The Juneau Police Department is asking anyone who witnessed Saturday’s fatal jet ski and inner tube collision at Auke Lake to call police if they haven’t already.
Lt. Kris Sell says JPD is in the early phases of interviewing potential witnesses and reconstructing the crash that resulted in the death of 16-year-old Savannah Cayce, a junior at Juneau-Douglas High School.
Sell didn’t say how many people JPD has interviewed so far, but she estimated approximately 50 people were at the lake on Saturday as temperatures soared up to 80 degrees.
“We are trying to talk to everybody,” Sell said.
Police told the Empire earlier that they are required to conduct investigations into unattended deaths — meaning when doctors aren’t present — to ensure no laws were violated.

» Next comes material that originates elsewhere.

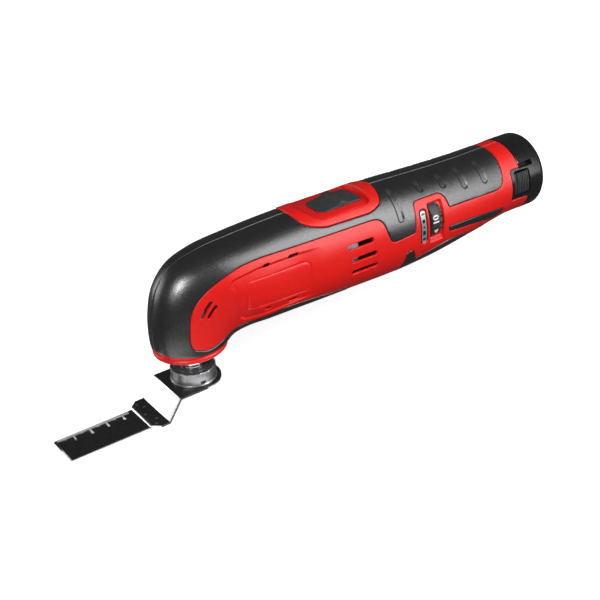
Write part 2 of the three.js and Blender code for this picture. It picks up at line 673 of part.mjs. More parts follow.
// The Z-shaped holder, bent down from the clamping plate to the blade's bracket.
function bladeHolder() {
  const { thickness, plate, bend, foot, drop, bracketEnd, width } = BLADE;
  const top = -GAP / 2;
  const fall = Math.atan2(top - drop, bend - foot);
  const shift = thickness * Math.tan(fall / 2);
  const fold = shapeOf([[plate + 1, top], [bend, top], [foot, drop], [bracketEnd, drop],
    [bracketEnd, drop - thickness], [foot + shift, drop - thickness],
    [bend + shift, top - thickness], [plate + 1, top - thickness]]);
  const outline = new THREE.Shape();
  outline.moveTo(bracketEnd, -width / 2);
  outline.lineTo(bracketEnd + 5, -plate);
  outline.lineTo(0, -plate);
  outline.absarc(0, 0, plate, -Math.PI / 2, Math.PI / 2);
  outline.lineTo(bracketEnd + 5, plate);
  outline.lineTo(bracketEnd, width / 2);
  let piece = sidePrism(fold, -20, 20).intersect(topPrism(outline, -20, 5, 16));
  for (const place of socketPlaces()) {
    piece = piece.add(rod('z', STUDS.radius, top - thickness / 2, STUDS.height, place, 8));
  }
  return piece.subtract(rod('z', 4, -3, 1, [0, 0], 20));
}

function sawBlade() {
  const { thickness, foot, drop, tip, width, teeth, toothDepth } = BLADE;
  const outline = new THREE.Shape();
  const pitch = width / teeth;
  outline.moveTo(foot - 2.4, -width / 2);
  outline.lineTo(foot - 2.4, width / 2);
  for (let i = 0; i < teeth; i += 1) {
    const y = width / 2 - i * pitch;
    outline.lineTo(tip + toothDepth, y);
    outline.lineTo(tip, y - pitch / 2);
  }
  outline.lineTo(tip + toothDepth, -width / 2);
  const top = drop - thickness - GAP / 2;
  return topPrism(outline, top - 1, top);
}

function clampScrew() {
  const head = rod('z', 5, -8.6, -3.9, [0, 0], 24).add(rod('z', 2.8, -4, 15, [0, 0], 16));
  return head.subtract(rod('z', 2.9, -9, -6, [0, 0], 6));
}

// ---------------------------------------------------------------- battery

// A flat shape thickened along Y on one side of the tool only.
function onSide(side, shape, near, far) {
  return side < 0 ? sidePrism(shape, -far, -near) : sidePrism(shape, near, far);
}

function latchPocket(side, clearance) {
  const { front, rear, low, high, inner, outer, travel } = LATCH;
  const c = clearance;
  const window = roundedRectangle(front - c, low - c, rear + c, high + c, 1.2);
  return onSide(side, window, inner - (c ? travel + c : 0), outer);
}

// The cap: a cup over the cells' rear ends, with a lug on each side that carries a latch.
function batteryCap() {
  const { seam, end, radius, wall, z } = BATTERY;
  const front = seam + GAP;
  const round = 3;
  const profile = [[0, front], [radius, front], [radius, end - round]];
  for (let i = 1; i <= 3; i += 1) {
    const angle = (Math.PI / 2) * (i / 3);
    profile.push([radius - round + round * Math.cos(angle), end - round + round * Math.sin(angle)]);
  }
  profile.push([0, end]);
  const cup = turnedAlongX(profile, BATTERY_AXIS);
  const cellRoom = endPrism(stemShape(CELLS.radius + 0.5), front - 1, 242, 3);
  const rearRoom = rod('x', 15, 241, end - wall, BATTERY_AXIS, 20);
  const tongueRoom = tube('x', 40, radius - 2.6, 200, TONGUE.rear + GAP, BATTERY_AXIS, 32)
    .intersect(box([200, -40, 0], [TONGUE.rear + GAP, 40, TONGUE.top + GAP]));
  const lugs = tube('x', radius - 0.2, radius - 1.8, 221.9, front + 1, BATTERY_AXIS, 32)
    .intersect(box([221.9, -40, TONGUE.top + GAP], [front + 1, 40, 67.1]));
  let cap = cup.subtract(cellRoom).subtract(rearRoom).subtract(tongueRoom).add(lugs);
  for (const side of [-1, 1]) {
    const slit = roundedRectangle(228, z + 11.6, 239, z + 13, 0.3);
    cap = cap.subtract(latchPocket(side, GAP)).subtract(onSide(side, slit, 18, 40));
  }
  return cap;
}

function latchButton(side) {
  const { front, rear, low, high, outer } = LATCH;
  const cover = rod('x', BATTERY.radius - 0.1, 220, 240, BATTERY_AXIS, 48);
  let button = latchPocket(side, 0).intersect(cover);
  for (let x = front + 3; x < rear - 1; x += 2) {
    const groove = roundedRectangle(x, low + 1, x + 0.9, high - 1, 0.2);
    button = button.subtract(onSide(side, groove, BATTERY.radius - 1.2, outer));
  }
  return button;
}

// A rounded triangle around the three cells, one cell low and two high.
function stemShape(radius) {
  const shape = new THREE.Shape();
  for (let i = 0; i < CELLS.count; i += 1) {
    const angle = -Math.PI / 2 + (2 * Math.PI * i) / CELLS.count;
    const y = CELLS.pitchCircle * Math.cos(angle);
    const z = CELLS.z + CELLS.pitchCircle * Math.sin(angle);
    shape.absarc(y, z, radius, angle - Math.PI / 3, angle + Math.PI / 3);
  }
  return shape;
}

function batterySleeve() {
  const outside = endPrism(stemShape(CELLS.radius + CELLS.sleeve), BATTERY.front, BATTERY.seam, 3);
  const inside = endPrism(stemShape(CELLS.radius + 0.3), BATTERY.front + 1.4, 240, 3);
  const latchRoom = box([222, -18.4, 49], [240, 18.4, 66.5]);
  const rearEnd = box([222, -40, 49], [240, 40, 66.5]).subtract(latchRoom);
  let sleeve = outside.subtract(inside).subtract(rearEnd);
  for (const y of [-6, 0, 6]) {
    sleeve = sleeve.subtract(box([160, y - 1, 49.5], [170, y + 1, 54.5]));
  }
  return sleeve;
}

function batteryCell(index) {
  const angle = -Math.PI / 2 + (2 * Math.PI * index) / CELLS.count;
  const place = [CELLS.pitchCircle * Math.cos(angle), CELLS.z + CELLS.pitchCircle * Math.sin(angle)];
  return rod('x', CELLS.radius - 0.1, CELLS.front, CELLS.front + CELLS.length, place, 18);
}

function contactClips() {
  let piece = box([171.6, -9, 56], [174, 9, 58]);
  for (const y of [-6, 0, 6]) {
    for (const low of [y - 1.6, y + 0.8]) {
      piece = piece.add(box([171.6, low, 50], [174, low + 0.8, 57]));
    }
  }
  return piece;
}

// ---------------------------------------------------------------- the assembly

const tool = new THREE.Group();

function place(name, solid, material) {
  const { vertProperties, triVerts, numProp } = solid.getMesh();
  if (numProp !== 3) {
    throw new Error(`${name} carries more than positions`);
  }
  const geometry = new THREE.BufferGeometry();
  geometry.setAttribute('position', new THREE.BufferAttribute(vertProperties, 3));
  geometry.setIndex(new THREE.BufferAttribute(triVerts, 1));
  geometry.computeVertexNormals();
  const mesh = new THREE.Mesh(geometry, material);
  mesh.name = name;
  tool.add(mesh);
}

function placeHousing() {
  const { left, right } = housingHalves();
  const { grip, pad, stripe } = gripPieces();
  place('left_housing', left, RED);
  place('right_housing', right, RED);
  place('left_grip', grip.intersect(leftSide), RUBBER_BLACK);
  place('right_grip', grip.intersect(rightSide), RUBBER_BLACK);
  place('left_belly_pad', pad.intersect(leftSide), RUBBER_BLACK);
  place('right_belly_pad', pad.intersect(rightSide), RUBBER_BLACK);
  place('left_side_stripe', stripe.intersect(leftSide), RUBBER_BLACK);
  place('right_side_stripe', stripe.intersect(rightSide), RUBBER_BLACK);
  place('nose_ring', noseRing(), RED);
  place('switch_bezel', switchBezel(), RED);
  place('gauge_strip', gaugeStrip(), LIGHT_GREY);
  SCREWS.forEach(([x, z], i) => {
    const { shank, head, seat, tip } = SCREW;
    const body = rod('y', shank, tip, seat + 0.5, [x, z], 6);
    const cap = rod('y', head, seat + 0.1, seat + 2.2, [x, z], 10);
    const drive = rod('y', 1.3, seat + 1, seat + 3, [x, z], 6);
    place(`housing_screw_${i + 1}`, body.add(cap).subtract(drive), DARK_STEEL);
  });
}

function placeDrive() {
  place('gear_case', gearCase(), ALUMINIUM);
  place('spindle_seal', tube('z', 10.6, SPINDLE.neck + 0.1, 20.6, 24.6), RUBBER_BLACK);
  place('lower_bearing', ballBearing('z', 11.5, SPINDLE.shaft + 0.1, 26.5, 35), STEEL);
  place('upper_bearing', ballBearing('z', 9.5, SPINDLE.tip + 0.1, 52.8, 58.8), STEEL);
  place('spindle', spindle(), STEEL);
  place('fork_lever', forkLever(), STEEL);
  place('drive_flange', driveFlange(), STEEL);
  place('dust_washer', tube('z', 12, SPINDLE.neck + 0.2, 7.3, 7.9), DARK_GREY);
}

function placeMotor() {
  place('motor_can', motorCan(), STEEL);
  place('motor_end_bell', motorEndBell(), BLACK);
  place('magnet_left', magnet(-1), MAGNET);
  place('magnet_right', magnet(1), MAGNET);
  [-MOTOR.screws, MOTOR.screws].forEach((y, i) => {
    const shank = rod('x', 1.4, 35, 42.5, [y, MOTOR.z], 8);
    const head = rod('x', 2, 34.2, 35.9, [y, MOTOR.z], 10);
    place(`motor_screw_${i + 1}`, shank.add(head), DARK_STEEL);
  });
  place('motor_shaft', rod('x', MOTOR.shaft, 21.6, 105, MOTOR_AXIS, 16), STEEL);
  place('armature', armature(), COPPER);
  place('commutator', tube('x', 4.2, MOTOR.shaft + FIT, 91, 99, MOTOR_AXIS, 18), COPPER);
  place('eccentric', eccentric(), STEEL);
  const centre = [0, MOTOR.z + ECCENTRIC.offset];
  const { bearing, radius, front, rear } = ECCENTRIC;
  place('eccentric_bearing', ballBearing('x', bearing, radius + 0.1, front, rear, centre), STEEL);
  [-1, 1].forEach((side, i) => {
    const low = side < 0 ? -12 : 4.5;
    place(`carbon_brush_${i + 1}`, box([93, low, 48.6], [97, low + 7.5, 53.4]), BLACK);
  });
}

function placeElectrics() {
  place('switch_module', switchModule(), BLACK);
  place('speed_board', speedBoard(), GREEN_BOARD);
  place('dial_potentiometer', dialPotentiometer(), BLACK);
  place('terminal_block', terminalBlock(), BLACK);
  const batteryPath = [[162.1, 6, 58], [155, 8, 67], [144, 7, 68], [135, 4, 64.4]];
  const motorPath = [[111.2, 4, 66], [109.4, 5, 64], [108.6, 6, 58], [107.6, 6, 56]];
  place('battery_lead', wire(batteryPath, LEAD_RADIUS), LEAD_RED);
  place('motor_lead', wire(motorPath, LEAD_RADIUS), LEAD_BLACK);
  place('switch_knob', switchKnob(), DARK_GREY);
  place('switch_link', switchLink(), BLACK);
  place('dial_wheel', dialWheel(), BLACK);
  place('dial_shaft', rod('x', 1.4, 149.3, 158, DIAL_AXIS, 12), STEEL);
}

function placeAccessory() {
  place('blade_holder', bladeHolder(), DARK_STEEL);
  place('saw_blade', sawBlade(), DARK_STEEL);
  place('clamp_washer', tube('z', 8, 3.2, -3.6, -1.7, [0, 0], 32), STEEL);
  place('clamp_screw', clampScrew(), DARK_STEEL);
}

function placeBattery() {
  place('battery_cap', batteryCap(), BLACK);
  place('battery_sleeve', batterySleeve(), BLACK);
  for (let i = 0; i < CELLS.count; i += 1) {
    place(`battery_cell_${i + 1}`, batteryCell(i), CELL_WRAP);
  }
  place('battery_contacts', contactClips(), BRASS);
  place('latch_left', latchButton(-1), BLACK);
  place('latch_right', latchButton(1), BLACK);
}

placeHousing();
placeDrive();
placeMotor();
placeElectrics();
placeAccessory();
placeBattery();

const bounds = new THREE.Box3().setFromObject(tool);
tool.position.set(-(bounds.min.x + bounds.max.x) / 2, 0, -bounds.min.z);

export default tool;
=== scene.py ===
"""Looks of the cordless oscillating multi-tool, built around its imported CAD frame.

Pieces are drawn in millimetres in the tool's own frame: x = 0 and y = 0 on the spindle axis,
z = 0 on the flange face that the accessory seats on, the blade towards -X and the battery
towards +X. place() moves each finished mesh into the row frame.
"""

import math
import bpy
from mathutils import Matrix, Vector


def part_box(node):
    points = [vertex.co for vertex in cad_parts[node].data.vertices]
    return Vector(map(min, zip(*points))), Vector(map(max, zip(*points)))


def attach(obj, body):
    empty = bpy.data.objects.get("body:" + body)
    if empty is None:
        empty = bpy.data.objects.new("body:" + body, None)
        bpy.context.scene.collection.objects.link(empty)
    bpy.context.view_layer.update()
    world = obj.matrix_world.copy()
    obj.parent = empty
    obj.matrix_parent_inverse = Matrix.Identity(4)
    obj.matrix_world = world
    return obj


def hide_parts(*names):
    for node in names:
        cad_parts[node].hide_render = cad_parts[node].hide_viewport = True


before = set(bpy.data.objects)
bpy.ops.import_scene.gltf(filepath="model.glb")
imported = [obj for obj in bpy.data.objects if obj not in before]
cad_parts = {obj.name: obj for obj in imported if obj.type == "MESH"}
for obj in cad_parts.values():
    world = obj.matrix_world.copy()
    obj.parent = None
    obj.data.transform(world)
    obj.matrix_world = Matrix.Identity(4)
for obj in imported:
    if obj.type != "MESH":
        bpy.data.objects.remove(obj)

from types import SimpleNamespace

import bmesh
import bpy
import numpy as np
from mathutils import Matrix, Vector

for start_object in ("Cube", "Light", "Camera"):
    if start_object in bpy.data.objects:
        bpy.data.objects.remove(bpy.data.objects[start_object])
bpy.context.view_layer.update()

# ---------------------------------------------------------------- frame and dimensions

FLANGE_LOW, FLANGE_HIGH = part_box("drive_flange")
AXIS_X = (FLANGE_LOW.x + FLANGE_HIGH.x) / 2
SEAT_Z = FLANGE_LOW.z
TO_ROW = Matrix.Translation((AXIS_X, 0, SEAT_Z)) @ Matrix.Scale(0.001, 4)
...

Once the police investigation is complete, JPD will submit its report to the district attorney’s office to determine if charges should be filed.
Cayce suffered a severe head injury around 4:40 p.m. Saturday when the inner tube she and another 16-year-old girl were on — which was being towed by a jet ski — was struck by another jet ski, police said in a statement.
Both girls were injured in the collision and were taken to the hospital. The friend was treated for a bump on her head, but Cayce was medevaced to Harborview Medical Center in Seattle. She died Monday morning.
Sell declined to discuss details of the ongoing investigation, and the names of the drivers of the jet skis are still being withheld.
Sell also declined to characterize the nature of the crash, saying that it’s too early to tell.
“We’re going at this investigation with just an open mind,” she said, “that we’re going to listen to what people saw and what people heard until we can piece the whole thing together.”
The investigation is being headed by JPD Officer Brian Dallas.
In addition to patrol officers and detectives, JPD also pulled in a part-time reserve police officer and another officer who was supposed to be in a training class to get more hands in on the investigation, Sell said.
The U.S. Coast Guard and Alaska State Troopers are also assisting, Sell said, particularly because JPD does not specialize in water traffic and watercraft investigations, Sell said.
“We are definitely looking to the experts to help us interpret things,” she said.
Finding actual witnesses to the collision is a time-consuming task, Sell said. She likened it to a car crash where many people didn’t see what happened, but did see the immediate aftermath since the disturbance is what attracts the attention.
Given the charged emotional circumstances, there’s been a lot of conversations where sometimes stories change, albeit slightly, Sell said.
“It’s kind of like playing the telephone game,” Sell said. “... You need to wade through all of that, and get back to what was actually seen.”